The Avengers: You Have Just Been Murdered
This wasn't going to be a post on an Avengers episode at all. It started off life as a post on the Champions Episode, The Iron Man, but since I only have to say that while it is an endearing plot, it is strange how often George Murcell is wheeled out as a random foreign baddie. I was astonished to discover the sheer breadth of his acting career, including frequent appearances on ITV series. This post therefore morphed at that point into an attempt to write a post or series of posts on George Murcell as a character baddie. I was horrified to discover that someone has done it far better than I could ( here), and in fact short of merely copying and pasting that essay, I would refer you there. So I was left thinking about the shows in which I have seen him, and immediately wanted to write about this Avengers episode.
In true Avengers style Murcell plays an evil mastermind with the rather unlikely name of Nathaniel Needle, who hides out in a haystack. The show is peppered with rich bankers, other villains, solid types whom we can trust, many a murder in reality or in token. In the visual language of The Avengers there is an undercurrent of fear of the modern world. The show's characters either live in ultra-modern apartments, indicative of wealth and a lack of background, with the attendant suspiciousness that must come with new money, or else in old country houses. It is clear that some dodgy dealings are going on right from the start, the world is a frightening place, the security of the world has become compromised. The entire point of the sets in this show is to set up a mere illusion of security, which is at threat.
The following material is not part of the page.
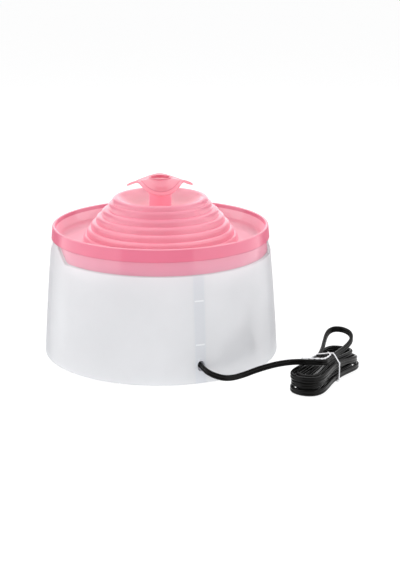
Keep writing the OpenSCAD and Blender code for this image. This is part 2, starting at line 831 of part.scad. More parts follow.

Interestingly, Mr Needle first appears in evening dress, so that he is seen to be one of us, and places this as an episode where the rot is within the establishment.
That said, plot-wise this isn't really an outstanding episode for me personally. The Avengers are presented with a threat to national security, personified by Our Sort of People, track the culprit down, who is dealt a death blow by Fate, and we all go home for tea. That said, the rather wooden plot is more than made up for the cast of eccentrics who make up for it. The real fear on the characters' faces as they are 'murdered' is genuinely suspenseful. The repeated 'murders' also play with the conventions of television. We are used to seeing people being murdered on television, but this show reverses what we expect by not completing the action.
Visually, this Avengers is superb. The sets are very effective. The cars are either ridiculously aged or bang up to date for time (incidentally I fell in love with a Reliant Scimitar that a family friend owned, when I was a child: there is a white one in this show. The scenes at 'that' bridge are superb.
Which brings me nicely to one of the most remarkable features of this episode. My post on Castle De'Ath, in which I point out all the possible kinky things in it, is one of the posts on this blog which get the most hits. Never one to avoid difficult subjects, it would be remiss of me not to comment that this is another episode with incredibly kinky undertones. Famously it is the one occasion when Mrs Peel wears leather – and famously the last because it got trashed in the fight scenes. The fight scenes… Many a man in the 1960s would have no doubt given their back teeth to be involved in those fight scenes with Mrs Peel. Of course she wins. That's the point. That's the dynamic – the man takes her on and loses, and that is the kinkiness. This dynamic is then reversed for a bit when the baddies take Mrs Peel prisoner. There is something strangely sexy about the way she forces Needle's henchman to take her to his leader. This changing of the power balance, while we know in reality that it's going to be OK (retaining control in reality, that is) is surely the most sexual aspect of The Avengers. Incidentally, I've put a wider selection of photos from this episode, on my Flickr, starting here.
All this fear, power struggle, and fighting, is amply leavened by a touch of Avengers unreality. If it was merely that a crazed megalomaniac arose in the English countryside, this show could be fearful. Place it in a village, script it by Agatha Christie, and it would be terrifying. However it is clear that this is still a world that never existed. Channel B has never existed on British TV. Everyone just knows where Bridge Farm is. A group of rich men all just happen to invite Steed to a party. It's unreal. And a million pounds in cash? This episode is made into cosy viewing by the mere fact that it could never have happened. The effect is surely to make the viewer feel secure while showing fear and trembling. It is of course also going to be most popular with those who want to see Mrs Peel wet or in leather, or fighting (incidentally nobody seems to have noticed the whacking continuity disaster that straight after coming out of the water, she and her opponent are both dry and well-kempt immediately). All in all, this is definitely stonking good television.